** START Data section **

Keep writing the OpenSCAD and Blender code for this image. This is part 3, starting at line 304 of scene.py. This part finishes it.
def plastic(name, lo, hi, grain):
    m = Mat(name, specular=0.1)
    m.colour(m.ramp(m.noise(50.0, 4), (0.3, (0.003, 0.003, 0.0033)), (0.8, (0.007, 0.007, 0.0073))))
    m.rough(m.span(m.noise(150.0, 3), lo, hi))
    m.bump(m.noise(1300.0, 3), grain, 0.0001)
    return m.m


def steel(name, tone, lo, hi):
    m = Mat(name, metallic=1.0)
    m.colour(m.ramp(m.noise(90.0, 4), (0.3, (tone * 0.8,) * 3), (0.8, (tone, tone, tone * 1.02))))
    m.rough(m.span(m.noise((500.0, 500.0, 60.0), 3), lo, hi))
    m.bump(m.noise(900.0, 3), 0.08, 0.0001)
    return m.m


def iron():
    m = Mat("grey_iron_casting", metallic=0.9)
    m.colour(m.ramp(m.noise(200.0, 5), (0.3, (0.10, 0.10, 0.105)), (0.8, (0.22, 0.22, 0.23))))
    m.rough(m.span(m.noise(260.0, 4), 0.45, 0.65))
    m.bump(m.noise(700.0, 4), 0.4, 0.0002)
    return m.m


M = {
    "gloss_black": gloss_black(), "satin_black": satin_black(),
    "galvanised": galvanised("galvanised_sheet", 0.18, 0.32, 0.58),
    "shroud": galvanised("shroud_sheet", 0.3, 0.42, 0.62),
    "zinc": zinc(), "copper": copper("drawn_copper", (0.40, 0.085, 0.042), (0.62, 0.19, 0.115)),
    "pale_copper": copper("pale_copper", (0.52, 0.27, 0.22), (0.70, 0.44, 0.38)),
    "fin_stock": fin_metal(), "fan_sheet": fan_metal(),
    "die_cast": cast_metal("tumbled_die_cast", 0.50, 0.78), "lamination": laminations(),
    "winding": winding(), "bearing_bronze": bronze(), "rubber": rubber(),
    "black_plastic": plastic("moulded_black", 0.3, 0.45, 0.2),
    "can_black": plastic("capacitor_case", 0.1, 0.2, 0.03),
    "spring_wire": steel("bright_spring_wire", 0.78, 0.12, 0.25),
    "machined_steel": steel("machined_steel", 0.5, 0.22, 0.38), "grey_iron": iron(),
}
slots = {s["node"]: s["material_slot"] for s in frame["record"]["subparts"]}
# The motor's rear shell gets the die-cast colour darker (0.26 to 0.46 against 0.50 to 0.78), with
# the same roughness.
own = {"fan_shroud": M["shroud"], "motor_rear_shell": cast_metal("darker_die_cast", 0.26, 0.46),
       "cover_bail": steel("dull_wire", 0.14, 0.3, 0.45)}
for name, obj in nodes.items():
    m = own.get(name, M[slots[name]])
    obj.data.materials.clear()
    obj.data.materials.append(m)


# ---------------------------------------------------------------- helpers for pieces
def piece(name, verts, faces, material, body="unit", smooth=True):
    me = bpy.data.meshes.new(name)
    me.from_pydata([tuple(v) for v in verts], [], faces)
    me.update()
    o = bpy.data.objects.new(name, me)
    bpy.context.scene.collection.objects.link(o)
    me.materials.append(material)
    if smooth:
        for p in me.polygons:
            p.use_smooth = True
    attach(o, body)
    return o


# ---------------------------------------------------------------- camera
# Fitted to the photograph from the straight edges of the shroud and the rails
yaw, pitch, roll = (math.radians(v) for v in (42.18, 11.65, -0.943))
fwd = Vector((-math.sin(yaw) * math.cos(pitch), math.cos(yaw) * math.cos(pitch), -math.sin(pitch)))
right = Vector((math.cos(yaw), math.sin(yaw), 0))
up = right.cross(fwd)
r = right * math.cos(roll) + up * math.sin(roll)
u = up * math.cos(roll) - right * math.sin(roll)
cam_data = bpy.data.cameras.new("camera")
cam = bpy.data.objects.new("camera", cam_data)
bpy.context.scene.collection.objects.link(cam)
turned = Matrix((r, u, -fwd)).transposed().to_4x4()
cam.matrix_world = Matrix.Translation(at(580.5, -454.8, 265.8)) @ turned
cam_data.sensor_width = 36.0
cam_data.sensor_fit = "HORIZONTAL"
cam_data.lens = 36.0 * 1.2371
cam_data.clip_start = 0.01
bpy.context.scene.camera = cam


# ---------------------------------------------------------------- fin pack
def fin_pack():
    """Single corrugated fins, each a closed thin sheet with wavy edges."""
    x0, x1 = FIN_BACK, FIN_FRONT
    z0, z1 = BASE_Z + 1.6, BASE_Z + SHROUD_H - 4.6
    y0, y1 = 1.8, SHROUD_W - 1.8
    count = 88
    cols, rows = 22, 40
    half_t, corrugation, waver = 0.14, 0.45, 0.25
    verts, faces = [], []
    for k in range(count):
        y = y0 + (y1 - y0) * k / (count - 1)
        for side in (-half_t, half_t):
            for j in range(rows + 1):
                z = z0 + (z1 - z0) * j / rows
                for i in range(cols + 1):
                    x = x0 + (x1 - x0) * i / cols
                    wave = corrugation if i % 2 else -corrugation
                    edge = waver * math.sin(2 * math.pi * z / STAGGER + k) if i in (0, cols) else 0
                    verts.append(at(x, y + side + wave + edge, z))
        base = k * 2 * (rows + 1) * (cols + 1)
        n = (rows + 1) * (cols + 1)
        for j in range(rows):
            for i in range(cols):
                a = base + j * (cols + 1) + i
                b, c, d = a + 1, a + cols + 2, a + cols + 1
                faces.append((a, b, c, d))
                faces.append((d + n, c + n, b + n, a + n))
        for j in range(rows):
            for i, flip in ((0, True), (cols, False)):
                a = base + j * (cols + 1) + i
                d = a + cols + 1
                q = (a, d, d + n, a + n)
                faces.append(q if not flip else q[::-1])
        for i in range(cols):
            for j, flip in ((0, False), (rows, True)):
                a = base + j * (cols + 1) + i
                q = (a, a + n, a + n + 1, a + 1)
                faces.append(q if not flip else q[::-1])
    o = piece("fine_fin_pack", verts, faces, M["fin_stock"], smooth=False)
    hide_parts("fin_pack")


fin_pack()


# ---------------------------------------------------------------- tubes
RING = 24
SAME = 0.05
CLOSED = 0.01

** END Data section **

Task objective = Write out the full listing exactly as given.

Problem solution =
Keep writing the OpenSCAD and Blender code for this image. This is part 3, starting at line 304 of scene.py. This part finishes it.
def plastic(name, lo, hi, grain):
    m = Mat(name, specular=0.1)
    m.colour(m.ramp(m.noise(50.0, 4), (0.3, (0.003, 0.003, 0.0033)), (0.8, (0.007, 0.007, 0.0073))))
    m.rough(m.span(m.noise(150.0, 3), lo, hi))
    m.bump(m.noise(1300.0, 3), grain, 0.0001)
    return m.m


def steel(name, tone, lo, hi):
    m = Mat(name, metallic=1.0)
    m.colour(m.ramp(m.noise(90.0, 4), (0.3, (tone * 0.8,) * 3), (0.8, (tone, tone, tone * 1.02))))
    m.rough(m.span(m.noise((500.0, 500.0, 60.0), 3), lo, hi))
    m.bump(m.noise(900.0, 3), 0.08, 0.0001)
    return m.m


def iron():
    m = Mat("grey_iron_casting", metallic=0.9)
    m.colour(m.ramp(m.noise(200.0, 5), (0.3, (0.10, 0.10, 0.105)), (0.8, (0.22, 0.22, 0.23))))
    m.rough(m.span(m.noise(260.0, 4), 0.45, 0.65))
    m.bump(m.noise(700.0, 4), 0.4, 0.0002)
    return m.m


M = {
    "gloss_black": gloss_black(), "satin_black": satin_black(),
    "galvanised": galvanised("galvanised_sheet", 0.18, 0.32, 0.58),
    "shroud": galvanised("shroud_sheet", 0.3, 0.42, 0.62),
    "zinc": zinc(), "copper": copper("drawn_copper", (0.40, 0.085, 0.042), (0.62, 0.19, 0.115)),
    "pale_copper": copper("pale_copper", (0.52, 0.27, 0.22), (0.70, 0.44, 0.38)),
    "fin_stock": fin_metal(), "fan_sheet": fan_metal(),
    "die_cast": cast_metal("tumbled_die_cast", 0.50, 0.78), "lamination": laminations(),
    "winding": winding(), "bearing_bronze": bronze(), "rubber": rubber(),
    "black_plastic": plastic("moulded_black", 0.3, 0.45, 0.2),
    "can_black": plastic("capacitor_case", 0.1, 0.2, 0.03),
    "spring_wire": steel("bright_spring_wire", 0.78, 0.12, 0.25),
    "machined_steel": steel("machined_steel", 0.5, 0.22, 0.38), "grey_iron": iron(),
}
slots = {s["node"]: s["material_slot"] for s in frame["record"]["subparts"]}
# The motor's rear shell gets the die-cast colour darker (0.26 to 0.46 against 0.50 to 0.78), with
# the same roughness.
own = {"fan_shroud": M["shroud"], "motor_rear_shell": cast_metal("darker_die_cast", 0.26, 0.46),
       "cover_bail": steel("dull_wire", 0.14, 0.3, 0.45)}
for name, obj in nodes.items():
    m = own.get(name, M[slots[name]])
    obj.data.materials.clear()
    obj.data.materials.append(m)


# ---------------------------------------------------------------- helpers for pieces
def piece(name, verts, faces, material, body="unit", smooth=True):
    me = bpy.data.meshes.new(name)
    me.from_pydata([tuple(v) for v in verts], [], faces)
    me.update()
    o = bpy.data.objects.new(name, me)
    bpy.context.scene.collection.objects.link(o)
    me.materials.append(material)
    if smooth:
        for p in me.polygons:
            p.use_smooth = True
    attach(o, body)
    return o


# ---------------------------------------------------------------- camera
# Fitted to the photograph from the straight edges of the shroud and the rails
yaw, pitch, roll = (math.radians(v) for v in (42.18, 11.65, -0.943))
fwd = Vector((-math.sin(yaw) * math.cos(pitch), math.cos(yaw) * math.cos(pitch), -math.sin(pitch)))
right = Vector((math.cos(yaw), math.sin(yaw), 0))
up = right.cross(fwd)
r = right * math.cos(roll) + up * math.sin(roll)
u = up * math.cos(roll) - right * math.sin(roll)
cam_data = bpy.data.cameras.new("camera")
cam = bpy.data.objects.new("camera", cam_data)
bpy.context.scene.collection.objects.link(cam)
turned = Matrix((r, u, -fwd)).transposed().to_4x4()
cam.matrix_world = Matrix.Translation(at(580.5, -454.8, 265.8)) @ turned
cam_data.sensor_width = 36.0
cam_data.sensor_fit = "HORIZONTAL"
cam_data.lens = 36.0 * 1.2371
cam_data.clip_start = 0.01
bpy.context.scene.camera = cam


# ---------------------------------------------------------------- fin pack
def fin_pack():
    """Single corrugated fins, each a closed thin sheet with wavy edges."""
    x0, x1 = FIN_BACK, FIN_FRONT
    z0, z1 = BASE_Z + 1.6, BASE_Z + SHROUD_H - 4.6
    y0, y1 = 1.8, SHROUD_W - 1.8
    count = 88
    cols, rows = 22, 40
    half_t, corrugation, waver = 0.14, 0.45, 0.25
    verts, faces = [], []
    for k in range(count):
        y = y0 + (y1 - y0) * k / (count - 1)
        for side in (-half_t, half_t):
            for j in range(rows + 1):
                z = z0 + (z1 - z0) * j / rows
                for i in range(cols + 1):
                    x = x0 + (x1 - x0) * i / cols
                    wave = corrugation if i % 2 else -corrugation
                    edge = waver * math.sin(2 * math.pi * z / STAGGER + k) if i in (0, cols) else 0
                    verts.append(at(x, y + side + wave + edge, z))
        base = k * 2 * (rows + 1) * (cols + 1)
        n = (rows + 1) * (cols + 1)
        for j in range(rows):
            for i in range(cols):
                a = base + j * (cols + 1) + i
                b, c, d = a + 1, a + cols + 2, a + cols + 1
                faces.append((a, b, c, d))
                faces.append((d + n, c + n, b + n, a + n))
        for j in range(rows):
            for i, flip in ((0, True), (cols, False)):
                a = base + j * (cols + 1) + i
                d = a + cols + 1
                q = (a, d, d + n, a + n)
                faces.append(q if not flip else q[::-1])
        for i in range(cols):
            for j, flip in ((0, False), (rows, True)):
                a = base + j * (cols + 1) + i
                q = (a, a + n, a + n + 1, a + 1)
                faces.append(q if not flip else q[::-1])
    o = piece("fine_fin_pack", verts, faces, M["fin_stock"], smooth=False)
    hide_parts("fin_pack")


fin_pack()


# ---------------------------------------------------------------- tubes
RING = 24
SAME = 0.05
CLOSED = 0.01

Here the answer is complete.